When they needed to wash towels and other items used for the animals, she said they went to a laundromat in town but to save money they put up a clothes line for drying the washed items.

“The staff was amazing. We basically picked up from here and just started working up there. We did exactly everything that we do here but in a different environment – the training went on, the enrichment went on,” Clark said.

Sometimes people driving by the building north of Minot were caught by surprise when they saw zoo animals outside.

“People would call and say, ‘I was just driving on the way back from base and I saw some people riding camels’ because the camels we had then, we rode. We’d get on them and lead them around the building to give them exercise,” Clark said.

Zoo staff traveled between the zoo office now in the Minot Municipal Auditorium and Zoo North. Some of the outreach animals – chinchilla, some birds – were also at the zoo office.
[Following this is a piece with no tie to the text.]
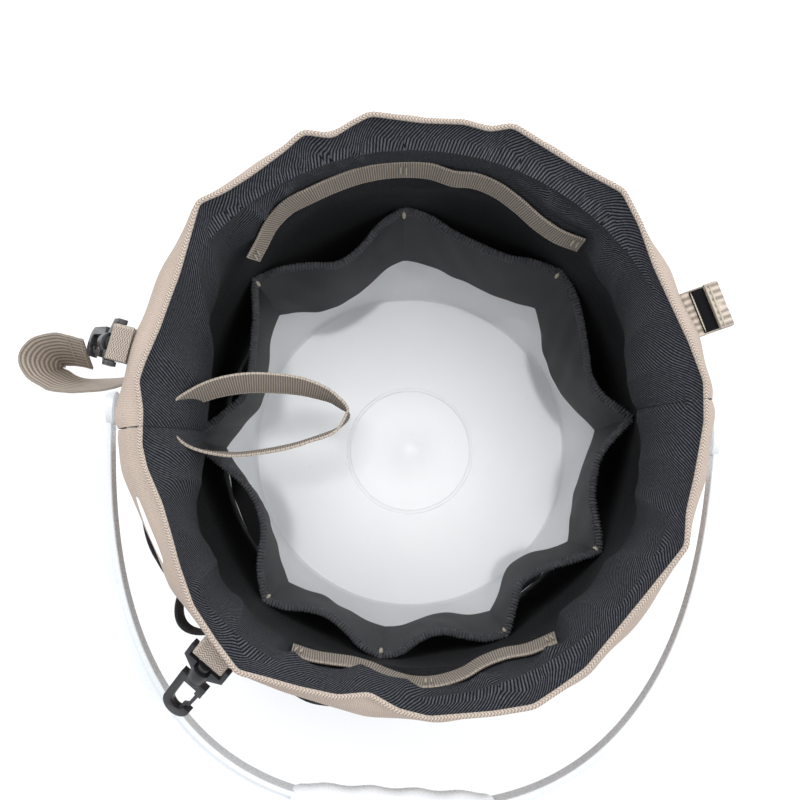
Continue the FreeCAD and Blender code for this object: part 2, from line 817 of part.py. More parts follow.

“We took everything — from our knives, our containers — everything that we really used because we didn’t want to lose anything. That’s what Ron told us — ‘Take everything that you can,'” Clark recalled.

She has a list of when each animal was moved due to the upcoming flood and when it returned to the Minot zoo. For example, the alpaca left May 31 and returned in July 2012.

She said they had the reptiles at the Maysa Center and Minot State University took the axolotl.

Clark said local rancher Doug Woodall took the zoo’s bison. “He came and got our bison before the flood. He brought his panels, set them up and loaded them for us,” she said. After the flood, she said Woodall suggested that he loan bison to the zoo, which is done now. “The three adult bison are all owned by Doug Woodall and in the fall we send the calves back to him,” she said.

“We did end up donating some of our reptiles (tortoises and 12-foot boa) to Reptile Gardens in South Dakota,” she added.

Returning

to the zoo

It was about three weeks or so before zoo staff could go onto the zoo grounds. Clark said she remembers the weather was so hot.

“When we came back I think the hard part was there was so much soot everywhere. That was probably the worst. We saw how much soot and were thinking how is this even going to work?” she said. She said they found dead fish and other “strange things.” “It was weird,” she said.

She said all the buildings were redone. “The old zoo office was condemned. They condemned that building just because it was an older house anyway,” Clark said. The zoo office had been in that building. The current Visitors Center was just being built.

After the flood many people helped clean up the zoo. Clark said anywhere from two to 10 people in a group of military members from Minot Air Force Base came to the zoo every day to help. “They’d get off work and then they’d come down here and work. They brought their grill so they’d eat lunch here and they’d work. They were amazing,” she said.

“Some places we had anywhere from 2 to 8 inches of soot that had to be removed,” she said. She said a company came in to remove it. “But we were responsible for example for that 3-foot perimeter fence that would go round animal pens. We had to get that out,” she said.

Every day they would work on the clean up. “We’d have people taking care of the animals. When they got done, they would come down and we’d work as much as we could. Gosh, how lucky we were to reopen when we did,” she said.

She said they were able to move back to the zoo in summer 2012. Animals were being returned and the zoo reopened in spring 2013.

“We have learned so much especially about disasters and safety preparedness. We had warning. There’s some zoos that never had warning and lost animals because of that. How scary. We were very lucky we had time,” she said.

She said they now have crates in every building. “So if we were ever to have a disaster, they are ready to go,” she said.

She said the behavioral training program was created and now a lot of animals do different things including training for crating.

“We have changed so much. I feel that our animal healthcare program, our behaviorial training program, our enrichment – everything – it’s just night and day,” she said, adding, “We were so lucky.”